All of this leads to the final scene between Victor, bedridden and depleted, and the Creature, relatively grown up. There is pain, regret and a surprising note of forgiveness amid all the muck. It’s also the very first thing that Isaac and Elordi shot together. “We didn’t rehearse, we didn’t talk about anything,” Elordi says. “It was in the second week of filming, and it was our first time we’d met each other — just in the hallway before that, and that was it.” Adds Isaac: “It felt very familial, and that gave it a very autobiographical feeling as well. We were just present with what our emotional truth was.”

Such tenderness is not generally what one would expect of any Frankenstein adaptation. “Guillermo looks at these very dark, ugly things and he shines a light on them,” Isaac says. “He’s able to also laugh at it and be like, ‘Look how insane and silly and blind humans can be.’ ” But part of that open-heartedness also has a lot to do with how deeply this material had burrowed its way into del Toro’s bones. This is the movie he’s been working toward for decades, and to not find the bright, messy humanity of the story — the stuff he connected to when he first read Shelley’s novel all those years ago — would be to miss the point of his initial desire to make his own version.

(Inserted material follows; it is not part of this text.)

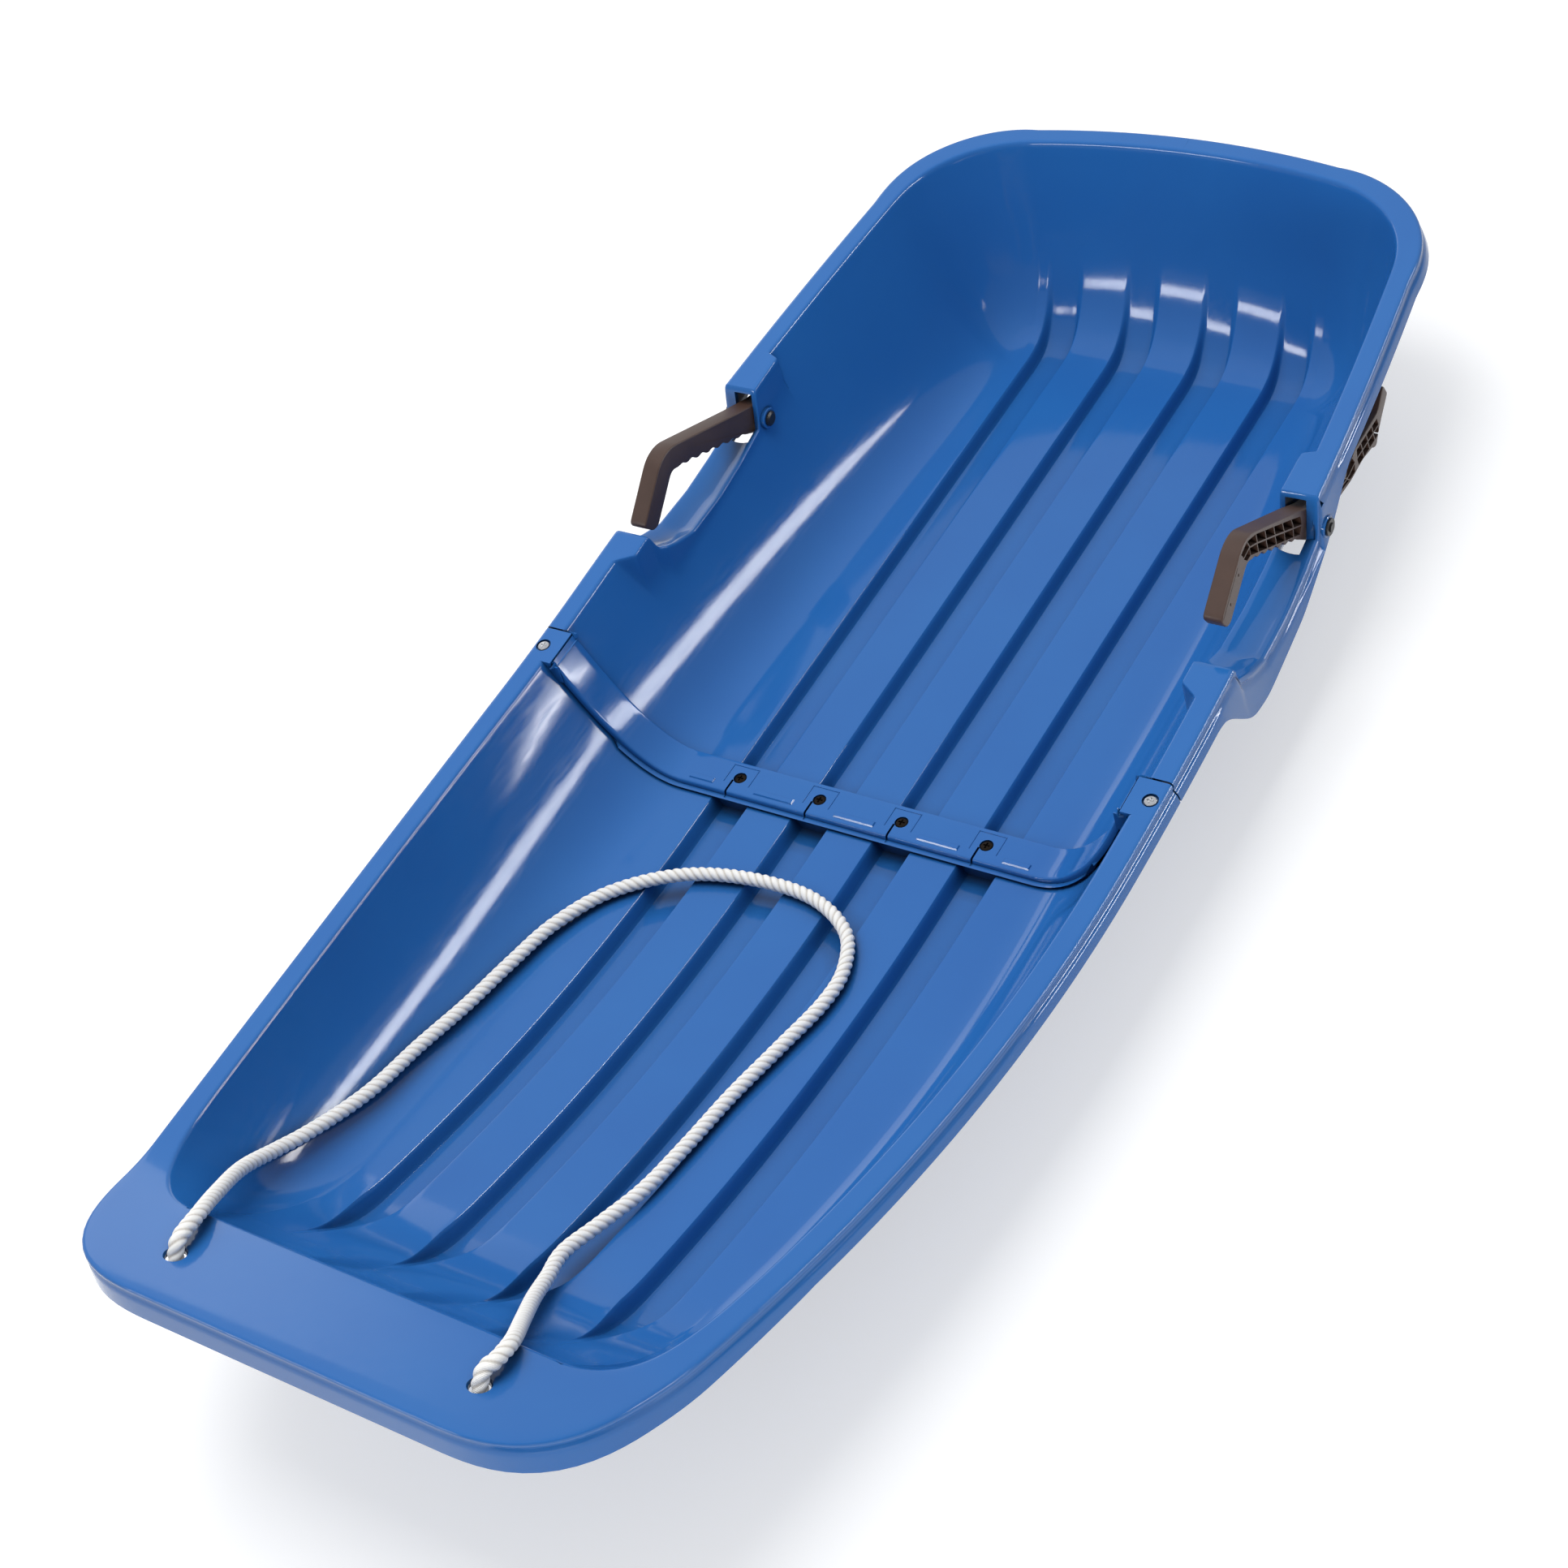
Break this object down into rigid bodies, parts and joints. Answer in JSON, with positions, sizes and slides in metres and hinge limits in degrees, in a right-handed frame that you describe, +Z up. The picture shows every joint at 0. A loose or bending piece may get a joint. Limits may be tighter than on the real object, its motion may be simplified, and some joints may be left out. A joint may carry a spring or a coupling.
{
  "type": "toboggan sled",
  "caption": "Moulded toboggan sled in a front and a rear tub joined by screws, with hinged brake levers in rim cut-outs and a knotted tow rope.",
  "frame": {"origin": "on the ground under the middle of the outline, seen from above", "axes": "+Y towards the rear, +Z up, +X to the right of someone who looks at the sled from the front"},
  "size_m": [0.4816, 1.1366, 0.1991],
  "materials": {
    "shell": "blow-moulded polyethylene, soft gloss",
    "lever": "moulded, fine satin grain",
    "pin": "moulded, satin",
    "floor_screw": "dark oxide with light wear",
    "rim_screw": "bright zinc plating",
    "zinc": "zinc plated",
    "rope": "twisted fibre, matt"
  },
  "bodies": {
    "sled": {"front_shell": "shell", "rear_shell": "shell", "brake_pin_left": "pin", "pin_retainer_left": "zinc", "rope_knot_left": "rope", "rim_screw_left": "rim_screw", "rim_nut_left": "zinc", "brake_pin_right": "pin", "pin_retainer_right": "zinc", "rope_knot_right": "rope", "rim_screw_right": "rim_screw", "rim_nut_right": "zinc", "floor_screw_1": "floor_screw", "floor_washer_1": "zinc", "floor_nut_1": "zinc", "floor_screw_2": "floor_screw", "floor_washer_2": "zinc", "floor_nut_2": "zinc", "floor_screw_3": "floor_screw", "floor_washer_3": "zinc", "floor_nut_3": "zinc", "floor_screw_4": "floor_screw", "floor_washer_4": "zinc", "floor_nut_4": "zinc", "tow_rope": "rope"},
    "left_lever": {"brake_lever_left": "lever"},
    "right_lever": {"brake_lever_right": "lever"}
  },
  "joints": [
    {"name": "left_brake", "type": "hinge", "parent": "sled", "child": "left_lever", "pos_m": [-0.21565, 0.2517, 0.1085], "axis": [-1, 0, 0], "range_deg": [0, 28]},
    {"name": "right_brake", "type": "hinge", "parent": "sled", "child": "right_lever", "pos_m": [0.21565, 0.2517, 0.1085], "axis": [-1, 0, 0], "range_deg": [-10.2, 17.8]}
  ]
}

Production designer Tamara Deverell worked with del Toro as the art director on his second feature, Mimic, nearly 30 years ago. She’s since worked on The Shape of Water, Nightmare Alley and more. Ken Woroner/Netflix

So what did it feel like on the other side, when del Toro finally put the finishing touches on his white whale? “It’s as if you saved all your resources, all your existence, to go somewhere — say, Paris — for a moment. ‘I’m going to buy this camera for when I go to Paris, I’m going to buy this beret for when I go to Paris,’ ” del Toro says. “And then you go to Paris, and you come back and you say, ‘Oh, now where am I going next?’ It really is, existentially, a very puzzling moment.”

So it goes when you finish your life’s work. Just ask the good Dr. Frankenstein.